#### Task prompt:
Every line from the first one to the line containing "scallop_reach = 118; // [100:1:125]" should be echoed exactly; leave out the rest.

#### Source data:
:::::
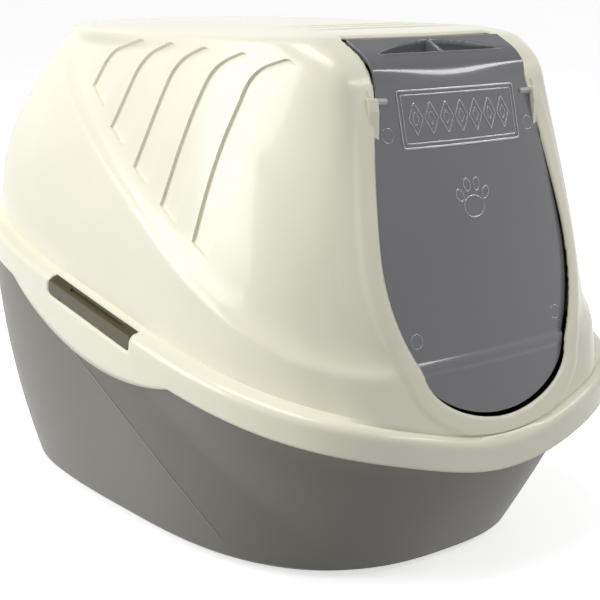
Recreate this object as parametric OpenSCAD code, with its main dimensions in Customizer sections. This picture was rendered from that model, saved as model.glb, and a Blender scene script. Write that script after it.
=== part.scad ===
// Hooded cat litter box: an open tub with a sloping rim, a lift-off hood that
// overlaps it, a see-through flap door hung on two pins, two side latches and
// a carbon filter under the roof vents.  Millimetres, front towards -Y.

/* [Overall size] */
// Length of the hood's rim, front to back
rim_length = 560; // [540:1:580]
// Width of the hood's rim
rim_width = 400; // [390:1:410]
// Height of the roof's crown above the floor
total_height = 410; // [405:1:416]

/* [Rim] */
// Height of the skirt's lower edge at the front corners
rim_front_z = 123; // [118:1:128]
// Rise of the rim per millimetre towards the back
rim_slope = 0.192; // [0.17:0.001:0.2]
// How far the rim dips at the middle of the front
rim_dip = 27; // [15:1:30]
// Height of the hood's skirt
skirt_h = 24; // [20:1:26]
// Depth of the downward bulge in each side of the skirt
scallop_depth = 24; // [10:1:26]
// Half the length of that bulge
scallop_reach = 118; // [100:1:125]

/* [Walls] */
// Thickness of the hood's wall
hood_wall = 3; // [2.4:0.1:3.5]
// Thickness of the tray's wall
tray_wall = 3; // [2.4:0.1:3.5]
// Thickness of the door panel
door_wall = 2.4; // [2:0.1:3]

/* [Door] */
// Height of the hinge pins
pin_z = 362; // [360:1:364]
// Distance of the hinge pins from the middle, front to back
pin_y = -209; // [-211:1:-207]
// Radius of a hinge pin
pin_r = 2.6; // [2:0.1:3]
// Gap between the door and its opening
door_gap = 4; // [3:0.1:5]

/* [Latch] */
// Length of a side latch
latch_length = 121; // [115:1:128]
// Gap around a side latch
latch_gap = 1.2; // [0.8:0.1:1.5]
// Radius of a latch's pivot rod
rod_r = 1.6; // [1.2:0.1:2]

/* [Hidden] */

LEFT = -1;
RIGHT = 1;
cream = "#F5F2DC";
taupe = "#8A8577";
olive = "#6E6750";
smoke = [0.42, 0.42, 0.45, 0.75];
carbon = "#2B2B2B";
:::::
#### Task solution:
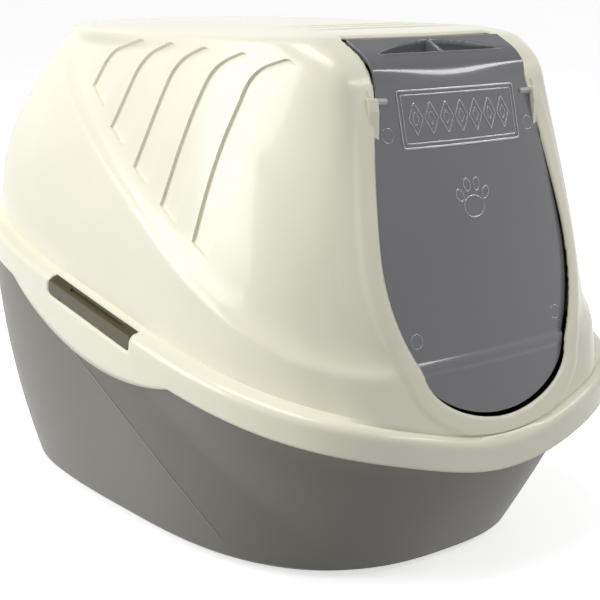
Recreate this object as parametric OpenSCAD code, with its main dimensions in Customizer sections. This picture was rendered from that model, saved as model.glb, and a Blender scene script. Write that script after it.
=== part.scad ===
// Hooded cat litter box: an open tub with a sloping rim, a lift-off hood that
// overlaps it, a see-through flap door hung on two pins, two side latches and
// a carbon filter under the roof vents.  Millimetres, front towards -Y.

/* [Overall size] */
// Length of the hood's rim, front to back
rim_length = 560; // [540:1:580]
// Width of the hood's rim
rim_width = 400; // [390:1:410]
// Height of the roof's crown above the floor
total_height = 410; // [405:1:416]

/* [Rim] */
// Height of the skirt's lower edge at the front corners
rim_front_z = 123; // [118:1:128]
// Rise of the rim per millimetre towards the back
rim_slope = 0.192; // [0.17:0.001:0.2]
// How far the rim dips at the middle of the front
rim_dip = 27; // [15:1:30]
// Height of the hood's skirt
skirt_h = 24; // [20:1:26]
// Depth of the downward bulge in each side of the skirt
scallop_depth = 24; // [10:1:26]
// Half the length of that bulge
scallop_reach = 118; // [100:1:125]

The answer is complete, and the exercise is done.